Treating seasonality as a guarantee
Gold often rises early in the year, but that's not always the case. Take seasonal tendencies with a grain of salt. Wait for confirmation from charts or indicators before you trade.
Ignoring timing windows
A lot of volume flows in when the big gold auctions take place around 10:30 and 15:00 GMT. If you trade at quieter times, you may find yourself caught in a low-energy market without clear direction.
FAQs
What hours can I trade gold?
Gold (XAUUSD) trades almost around the clock. The most activity happens during the London and New York sessions, with extra liquidity around 10:30 and 15:00 GMT when auctions take place. Outside of these times, price movements can be slow and uneven.
What’s the minimum size to trade gold?
That depends on your broker. Many platforms let you start with a micro lot (0.01), which equals one ounce of gold. This smaller size is useful if you’re learning, as it keeps your risk manageable.
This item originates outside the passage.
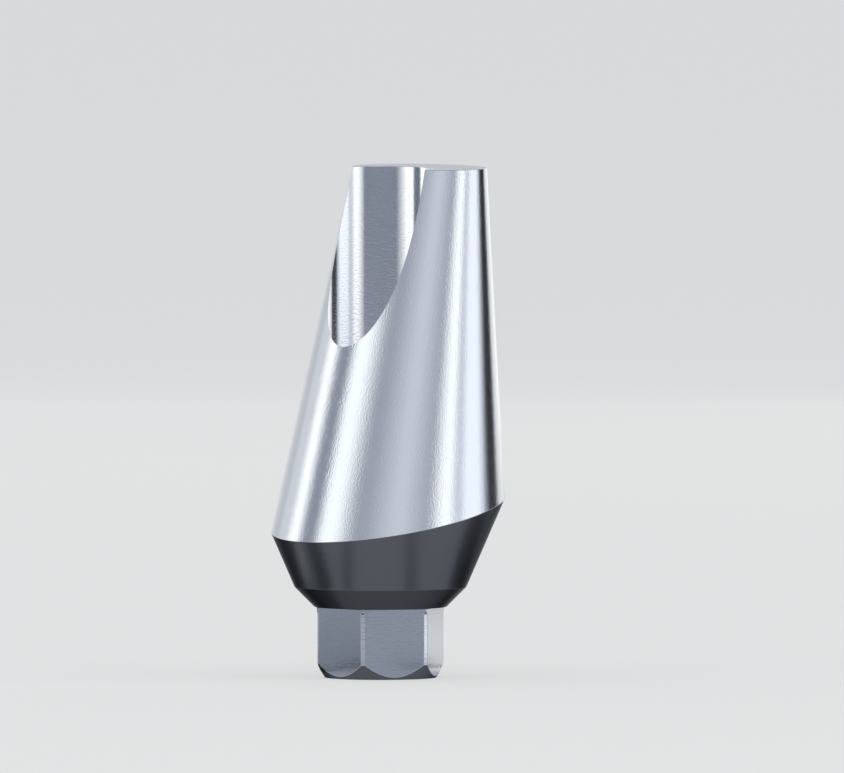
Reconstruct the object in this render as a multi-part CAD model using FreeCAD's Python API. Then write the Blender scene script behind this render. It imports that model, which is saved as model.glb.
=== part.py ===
"""An angled dental abutment: a tapered post that leans off the implant's axis, milled from one piece.

Lengths are in millimetres.
The origin lies on the implant's axis, at the foot of the seating bevel.
+Z points up the implant's axis, towards the crown, and the post leans towards +X.
"""
import FreeCAD, Part
import math
import os

Vector = FreeCAD.Vector

# Hexagon that keeps the abutment from turning in the implant
hex_across_flats = 2.42
hex_corner_diameter = 2.74
hex_length = 1.50
hex_end_diameter = 2.36
hex_chamfer_angle = 32.0
hex_corner_start = 0.11
hex_corner_step_angle = 30.0

# Bevel that seats on the implant, and the flared collar above it
bevel_foot_diameter = 2.80
bevel_angle = 45.0
bevel_height = 0.42
collar_flare_angle = 23.5

# Post: its section is an ellipse at every height, and its walls are straight between the two ends
post_base_height = 1.27
post_base_depth = 5.05
post_base_width = 5.12
post_base_shift = 0.21
post_top_height = 9.29
post_top_depth = 2.43
post_top_width = 3.25
post_top_shift = 1.16

# Passage for the retaining screw: a wide channel, a tapered seat and a clearance bore
channel_diameter = 2.22
seat_height = 0.90
seat_angle = 45.0
bore_diameter = 1.90
bore_mouth_break = 0.06

# Length by which a tool or a joined solid runs past the face that it meets
overrun = 0.20

# Greatest distance between the solid and the fine mesh that its volume is measured on
measuring_tolerance = 0.01


def post_section(height):
    """The post's ellipse at one height, with its start on the side that the post leans to."""
    share = (height - post_base_height) / (post_top_height - post_base_height)
    depth = post_base_depth + share * (post_top_depth - post_base_depth)
    width = post_base_width + share * (post_top_width - post_base_width)
    shift = post_base_shift + share * (post_top_shift - post_base_shift)
    unit_circle = Part.Edge(Part.Circle(Vector(0, 0, 0), Vector(0, 0, 1), 1.0))
    placing = FreeCAD.Matrix()
    placing.scale(depth / 2, width / 2, 1.0)
    placing.move(Vector(shift, 0, height))
    return Part.Wire([unit_circle.transformGeometry(placing)])


def turned(profile):
    """A solid turned about the implant's axis from points given as radius and height."""
    corners = [Vector(radius, 0, height) for radius, height in profile]
    face = Part.Face(Part.makePolygon(corners + corners[:1]))
    return face.revolve(Vector(0, 0, 0), Vector(0, 0, 1), 360)


def make_post():
    """The leaning post, carried down past the collar that trims it."""
    return Part.makeLoft([post_section(-overrun), post_section(post_top_height)], True, True)


def make_collar_envelope():
    """Seating bevel and flared collar, run on above the post so that it trims the post at the margin."""
    bevel_foot = bevel_foot_diameter / 2
    bevel_top = bevel_foot + bevel_height * math.tan(math.radians(bevel_angle))
    envelope_top = post_top_height + overrun
    flare = math.tan(math.radians(collar_flare_angle))
    envelope_radius = bevel_top + (envelope_top - bevel_height) * flare
    return turned([
        (0, 0),
        (bevel_foot, 0),
        (bevel_top, bevel_height),
        (envelope_radius, envelope_top),
        (0, envelope_top),
    ])


def make_hexagon():
    """The hexagon, with round corners and a chamfered end from its turned blank.

    Just under the bevel the blank steps out, so the corners stay sharp there for a short way.
    """
    corner_reach = hex_across_flats / math.sqrt(3)
    corners = []
    for turn in range(6):
        angle = math.radians(30 + 60 * turn)
        corners.append(Vector(corner_reach * math.cos(angle), corner_reach * math.sin(angle), -hex_length))
    prism = Part.Face(Part.makePolygon(corners + corners[:1])).extrude(Vector(0, 0, hex_length + overrun))

    corner_radius = hex_corner_diameter / 2
    end_radius = hex_end_diameter / 2
    chamfer_height = (corner_radius - end_radius) / math.tan(math.radians(hex_chamfer_angle))
    step_height = hex_corner_start + overrun
    step_radius = corner_radius + step_height * math.tan(math.radians(hex_corner_step_angle))
    blank = turned([
        (0, -hex_length),
        (end_radius, -hex_length),
        (corner_radius, -hex_length + chamfer_height),
        (corner_radius, -hex_corner_start),
        (step_radius, overrun),
        (0, overrun),
    ])
    return prism.common(blank)


def make_screw_passage():
    """Everything that the retaining screw needs, from the hexagon's end up through the top of the post."""
    bore_radius = bore_diameter / 2
    channel_radius = channel_diameter / 2
    seat_top = seat_height + (channel_radius - bore_radius) / math.tan(math.radians(seat_angle))
    return turned([
        (0, -hex_length - overrun),
        (bore_radius + bore_mouth_break + overrun, -hex_length - overrun),
        (bore_radius, -hex_length + bore_mouth_break),
        (bore_radius, seat_height),
        (channel_radius, seat_top),
        (channel_radius, post_top_height + overrun),
        (0, post_top_height + overrun),
    ])


def make_abutment():
    """The whole abutment as one solid."""
    body = make_post().common(make_collar_envelope())
    body = body.fuse(make_hexagon())
    body = body.cut(make_screw_passage())
    return body.removeSplitter()


def measured_volume(shape):
    """The volume inside a fine mesh of the shape, which is truer than a sum over the post's ruled wall."""
    points, triangles = shape.tessellate(measuring_tolerance)
    return sum(points[a].dot(points[b].cross(points[c])) for a, b, c in triangles) / 6


def main():
    os.makedirs("parts", exist_ok=True)
    abutment = make_abutment()
    abutment.exportStep("parts/abutment.step")
    box = abutment.optimalBoundingBox()
    print("valid", abutment.isValid(), "solids", len(abutment.Solids), "faces", len(abutment.Faces))
    print("volume", round(measured_volume(abutment), 2), "cubic mm")
    print("box", [round(value, 3) for value in (box.XMin, box.XMax, box.YMin, box.YMax, box.ZMin, box.ZMax)])
    print("centre of mass", [round(value, 3) for value in abutment.Solids[0].CenterOfMass])


main()
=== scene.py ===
# %% [markdown]
# # An angled dental abutment
# The real part is one piece of titanium alloy, turned and milled, and under eleven millimetres tall.
# Its hexagon and bevel sit in an implant, and its leaning post carries a crown.
# This lesson models the whole surface with fine facets, gives each face its finish, and lights it.
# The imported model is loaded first, because it says where the part is and how large it may be.

# %% Load the frame
import math

import bpy
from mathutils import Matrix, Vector


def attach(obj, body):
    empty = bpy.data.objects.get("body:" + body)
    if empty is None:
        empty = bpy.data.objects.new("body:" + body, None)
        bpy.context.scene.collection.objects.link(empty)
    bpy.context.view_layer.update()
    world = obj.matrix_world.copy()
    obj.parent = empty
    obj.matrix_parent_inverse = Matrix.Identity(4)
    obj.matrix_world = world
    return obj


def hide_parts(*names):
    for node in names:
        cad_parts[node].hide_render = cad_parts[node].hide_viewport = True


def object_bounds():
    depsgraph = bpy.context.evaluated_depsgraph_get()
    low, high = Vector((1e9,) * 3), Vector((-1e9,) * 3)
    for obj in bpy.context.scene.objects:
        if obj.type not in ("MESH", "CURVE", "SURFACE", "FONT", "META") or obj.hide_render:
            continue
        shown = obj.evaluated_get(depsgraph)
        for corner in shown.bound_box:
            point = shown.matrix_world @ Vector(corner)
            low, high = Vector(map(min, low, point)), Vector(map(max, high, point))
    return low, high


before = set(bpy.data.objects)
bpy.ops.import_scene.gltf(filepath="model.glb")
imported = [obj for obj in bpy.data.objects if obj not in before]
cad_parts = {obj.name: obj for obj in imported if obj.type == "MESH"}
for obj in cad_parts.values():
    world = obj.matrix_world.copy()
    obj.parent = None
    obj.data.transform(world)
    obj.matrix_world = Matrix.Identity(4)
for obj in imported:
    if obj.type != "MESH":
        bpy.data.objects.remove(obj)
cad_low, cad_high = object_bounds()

print("the packed model's nodes are", list(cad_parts))
print("it reaches from", [round(v, 5) for v in cad_low], "to", [round(v, 5) for v in cad_high])

# %% [markdown]
# ## Sizes
# Every size is the real one, in millimetres.
# The part is modelled with one unit to the millimetre, and made a thousand times smaller once, at the end.
# Blender's tools merge and clean up points by fixed small distances,
# which would swallow detail at the real size.

# %% Sizes of the hexagon, bevel and collar
MM = 0.001
ORIGIN = (0.0, 0.0, 0.0)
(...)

Why does gold react so strongly to news?
Gold is sensitive to data releases like CPI, NFP, and Fed rate decisions. These reports change expectations for inflation, yields, and the dollar, which all affect gold prices. The first minutes after news can be wild, so it’s usually safer to wait for direction before you enter.
Glossary
XAUUSD
The symbol for gold priced in US dollars. “XAU” is the code for one troy ounce of gold.
LBMA Fix
The London Bullion Market Association sets a reference price for gold twice a day. Big banks and institutions use it to price trades, and it often acts as an anchor for the market.
DXY
Short for the US Dollar Index. It measures the dollar against a basket of major currencies. Gold tends to move in the opposite direction, since it’s priced in USD.
Real yields
This is the return on government bonds after subtracting inflation. When real yields fall, gold usually gains appeal because it doesn’t pay interest. When they rise, gold often struggles.
Rollover
If you hold a gold position overnight, most brokers apply a small financing charge or credit. This “rollover” reflects the cost of carrying the trade past the market close.